Sunday 19 August 2012

MITIGATION

The other day Tina Ng-A-Man told me that I had not explained why it was necessary to instal a pond leveller, or similar installation in a body of water. When I looked back at the post I saw that she was right. The purpose of a leveller, or flow device (call it what you will) is to prevent beavers from raising the water level unacceptably (for humans).

As this query coincided with closeness to the deadline for my contribution to the September number of 'The Alyth Voice', I thought I should write a piece that dealt a little bit with flow devices, levellers or whatever you care to call them.

Here it is:



The swifts have flown, an early sign of the shifting of the seasons. I realised they had left Bamff one morning recently. I was taking a short cut across some fields to look at the flow device, which we have had installed to lower the water level in a stretch of ditch, when the thought came to me that the swifts must be on their way. There were no swifts around: they had flown. 

The beavers first built a dam to raise the level of the ditch upstream of a bridge some years ago. From time to time it would be dismantled, but the beavers would rebuild the dam. The raised water level that resulted from this damming has caused some minor flooding in the neighbouring fields, particularly at the gateways. This brings a problem in that cattle and sheep poach the grass there and turn the ground to a sea of mud in a wet season (and which season has not been wet for the last how many years?). The mud and dung can lead to polluted runoff into ditches and burns, so it is important to reduce these concentrations of dirty ground. A recent visitor from the English Environment Agency pointed this out to us as Louise and I took him for a walk to see round our Beaver World. 


The wet patch in question is just beyond the makeshift gate.


Rather than dismantle a dam and have it rebuilt by the beavers it is better to deceive the beavers. Various devices have been developed to do this. The installation we took our visitor to see consisted of a 20 foot (6.096m) length of polyethylene drainage pipe of 200 mm (8 inches) diameter, a round cage made of concrete reinforcing mesh, some old iron fence posts to hold the pipe in place and wires to tie the pipe to these old iron fence posts. Steel rebars are the usual thing, but anything similar will do. First, a notch is cut in the dam to take the pipe. The water gushes through and the level drops. The greater part of the pipe is laid upstream and pinned down (but kept clear of the bottom of the ditch by some 6 to 8 inches (150-200 mm). The cage of steel mesh is installed. The diameter has to be big enough to keep beavers far enough away from the inlet of the pipe inside the cage for them not to notice the flow of water into it. The distance upstream of the dam where the upstream end of the pipe is placed is important because beavers react to the sound of running water near their dams. If a pipe can be laid far enough upstream of the dam for the beavers not to want to go and look there, and silent so as not to attract their attention, the water level can be regulated to fit in with human wishes rather than those of the beavers. Thus the installed pipe will carry away water that humans judge to be surplus and a conflict of interest between beavers and humans will be avoided. The Martinez Beavers web site has some excellent links.(www.martinezbeavers.org)
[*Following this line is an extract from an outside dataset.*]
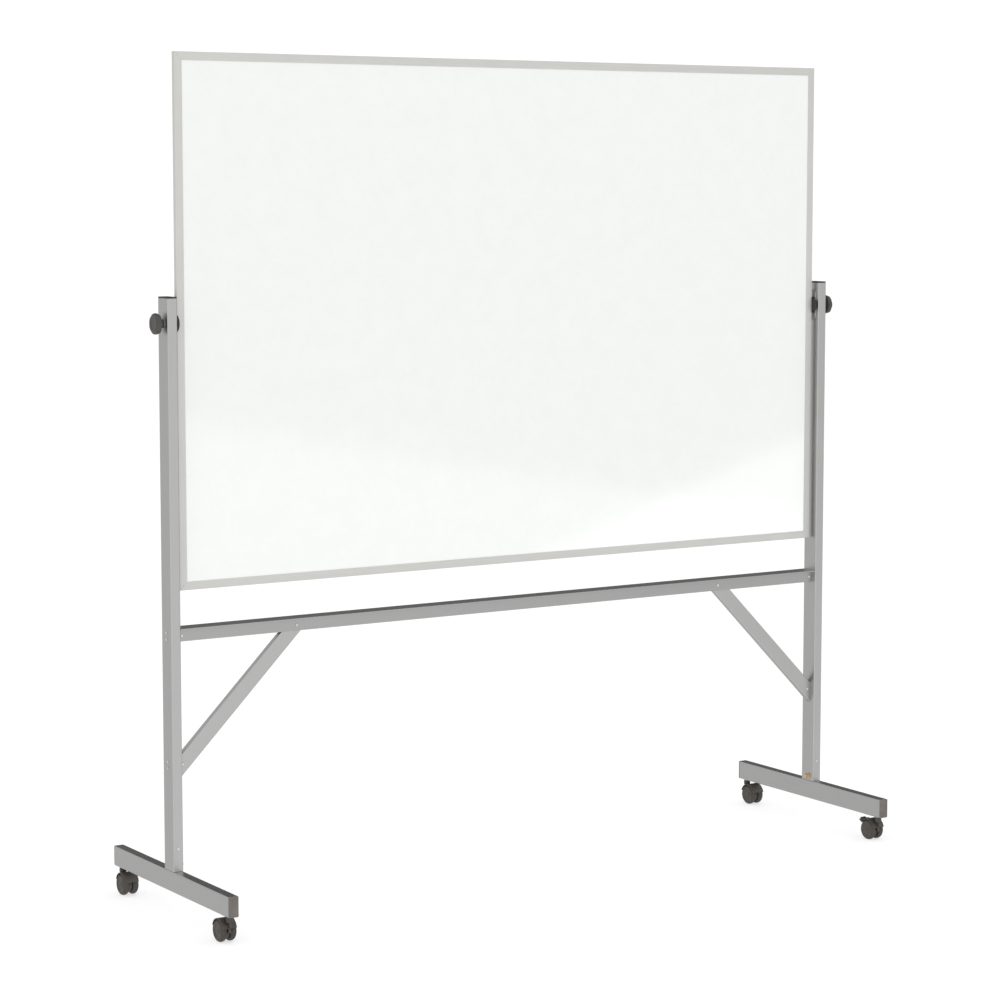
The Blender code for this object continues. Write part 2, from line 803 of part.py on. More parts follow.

I drove on after looking at the levelling device. At the road end I found Danielle Muir, the P&K Council countryside ranger. She was cleaning a sign for the Cateran Trail. Danielle told me that she has to check the rain water gulleys at the Steffort Corner on the Alyth Road from time to time to release the toads, frogs and newts that fall into them. The problem is caused by the kerb stones that have been installed there. The amphibians walk along the line of the kerbstones and fall into the drain and eventually die unless they are rescued. I understand that Perth and Kinross Council are fitting kerbstones that have a notch cut in them that enables amphibians to walk past gulleys. 

Mitigation is about enabling us to live with wildlife and wildlife to cope with us.


The water level has risen since the photographs I took just after the installation of the flow device, but is still well below former levels and, above all, below the level of the field behind. You can see water lying in the gateway behind the new post and rail fence.




The far ground of this photograph shows a new riparian strip, planted and fenced last spring.




The bridge over the ditch with the dam.